21.4 - Locating Genes, Genetic Screening, And Counselling Flashcards
How has recombinant DNA technology contributed to diagnosing and treating genetic disorders?
Recombinant DNA technology enables the diagnosis and treatment of genetic disorders by allowing scientists to locate specific DNA sequences (genes). This is achieved using labelled DNA probes and DNA hybridisation.
What is a DNA probe, and what are the two main types?
- A DNA probe is a short, single-stranded length of DNA with an identifiable label. The two most commonly used probes are:
1) Radioactively labelled probes – Made of nucleotides containing the isotope 32P, identified using X-ray film exposed by radioactivity.
2) Fluorescently labelled probes – Emit light under certain conditions, e.g., when binding to the target DNA sequence
How are DNA probes used to identify specific alleles of genes?
DNA probes identify particular alleles by:
- Designing a probe with base sequences complementary to the allele of interest.
- Separating the double-stranded DNA being tested.
- Mixing the separated strands with the probe, which binds to the complementary sequence (DNA hybridisation).
- Identifying the probe’s binding site via radioactivity or fluorescence
What is DNA hybridisation, and how does it occur?
- DNA hybridisation occurs when a single-stranded section of DNA or RNA combines with a complementary DNA strand. The process involves:
1) Denaturation – Heating the DNA to separate the two strands.
2) Annealing – Cooling the mixture to allow complementary bases to recombine.
3) If complementary DNA strands are present in the mixture, they may hybridise with the separated strands.

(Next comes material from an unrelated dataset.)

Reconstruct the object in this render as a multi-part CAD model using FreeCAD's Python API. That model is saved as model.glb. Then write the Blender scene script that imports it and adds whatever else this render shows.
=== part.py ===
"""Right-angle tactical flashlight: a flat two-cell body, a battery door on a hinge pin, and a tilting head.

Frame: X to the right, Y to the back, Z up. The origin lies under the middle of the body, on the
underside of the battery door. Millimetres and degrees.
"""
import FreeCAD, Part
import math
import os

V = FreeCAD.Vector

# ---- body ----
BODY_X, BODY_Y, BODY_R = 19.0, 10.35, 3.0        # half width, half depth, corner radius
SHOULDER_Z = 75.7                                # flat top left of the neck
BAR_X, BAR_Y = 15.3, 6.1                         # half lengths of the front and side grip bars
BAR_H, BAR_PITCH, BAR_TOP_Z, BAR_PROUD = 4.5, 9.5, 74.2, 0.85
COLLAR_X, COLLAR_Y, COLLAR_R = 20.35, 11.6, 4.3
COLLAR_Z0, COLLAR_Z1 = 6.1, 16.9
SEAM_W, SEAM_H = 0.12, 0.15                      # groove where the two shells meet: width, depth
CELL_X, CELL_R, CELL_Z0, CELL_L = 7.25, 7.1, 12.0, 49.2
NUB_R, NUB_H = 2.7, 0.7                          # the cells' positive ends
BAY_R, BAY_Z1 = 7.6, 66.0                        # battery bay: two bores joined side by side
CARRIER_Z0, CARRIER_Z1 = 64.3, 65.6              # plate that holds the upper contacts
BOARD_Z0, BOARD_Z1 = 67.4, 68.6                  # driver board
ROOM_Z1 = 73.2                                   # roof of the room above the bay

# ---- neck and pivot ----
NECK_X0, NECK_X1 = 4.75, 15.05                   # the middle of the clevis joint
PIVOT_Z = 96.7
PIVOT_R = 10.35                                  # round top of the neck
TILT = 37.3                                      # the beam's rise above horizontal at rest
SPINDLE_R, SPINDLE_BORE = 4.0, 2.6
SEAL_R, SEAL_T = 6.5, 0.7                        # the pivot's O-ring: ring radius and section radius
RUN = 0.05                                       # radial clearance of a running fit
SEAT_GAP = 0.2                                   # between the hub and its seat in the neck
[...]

How are DNA probes and hybridisation used to locate specific alleles, such as a mutant allele causing a genetic disorder?
1) Determining the base sequence of the mutant allele using DNA sequencing or genetic libraries.
2) Producing a DNA fragment with complementary bases to the mutant allele.
3) Creating multiple copies of the probe using polymerase chain reaction (PCR).
4) Attaching a marker (e.g., fluorescent dye) to the probe.
5) Heating the patient’s DNA to separate strands.
6) Cooling the DNA in a solution containing probes.
7) If the mutant allele is present, the probe will bind due to complementary sequences.
8) Washing away unattached probes.
9) Detecting fluorescently labelled hybridised DNA using a special microscope.
Why is genetic screening important, and how does it work?
Genetic screening identifies individuals carrying mutant alleles, allowing them to assess the risk of passing genetic disorders to offspring. The process involves:
1) Screening individuals with a family history of genetic diseases.
2) Determining carrier status for recessive disorders.
3) Providing genetic counselling to discuss the risks and implications.
4) Using DNA probe arrays to screen for multiple disorders at once by detecting fluorescence.
How is genetic screening used to detect oncogenes and cancer risks?
Genetic screening helps detect:
- Oncogene mutations – Determines the type of cancer and the best treatment (e.g., drugs or radiotherapy).
- Predictive gene changes – Identifies patients most likely to benefit from specific treatments. Example: Herceptin for breast cancer.
- Single cancer cells – Detects patients at risk of relapse from leukaemia.
Individuals with a mutated tumour suppressor gene, increasing cancer risk.
What is personalised medicine, and how does genetic screening contribute to it?
Personalised medicine tailors treatments based on an individual’s genotype. Genetic screening helps:
- Determine the optimal drug dosage to ensure effectiveness.
- Avoid harmful medications or unnecessary prescriptions.
- Improve painkiller efficacy by checking for genes affecting enzyme function.
- Assess the risks and benefits of supplements, such as vitamin E for diabetics.
What is genetic counselling, and how does it assist individuals?
- Genetic counselling provides information and support to individuals regarding inherited diseases. Key roles include:
- Researching family history of genetic disorders.
- Advising on the probability of passing on conditions.
- Explaining the medical, emotional, and economic impacts of genetic diseases.
- Suggesting further genetic tests (e.g., IVF embryo screening).
- Guiding cancer patients on treatment options based on genetic screening.
How does genetic counselling help individuals with a family history of sickle-cell anaemia?
- If a mother carries the sickle-cell allele and the father does not, their children will be carriers but unaffected. However, if both parents carry the allele:
- 25% chance the child will inherit sickle-cell anaemia.
- 50% chance the child will be a carrier.
- 25% chance the child will be unaffected.
- The counsellor provides information on the disease’s impact and potential genetic testing options.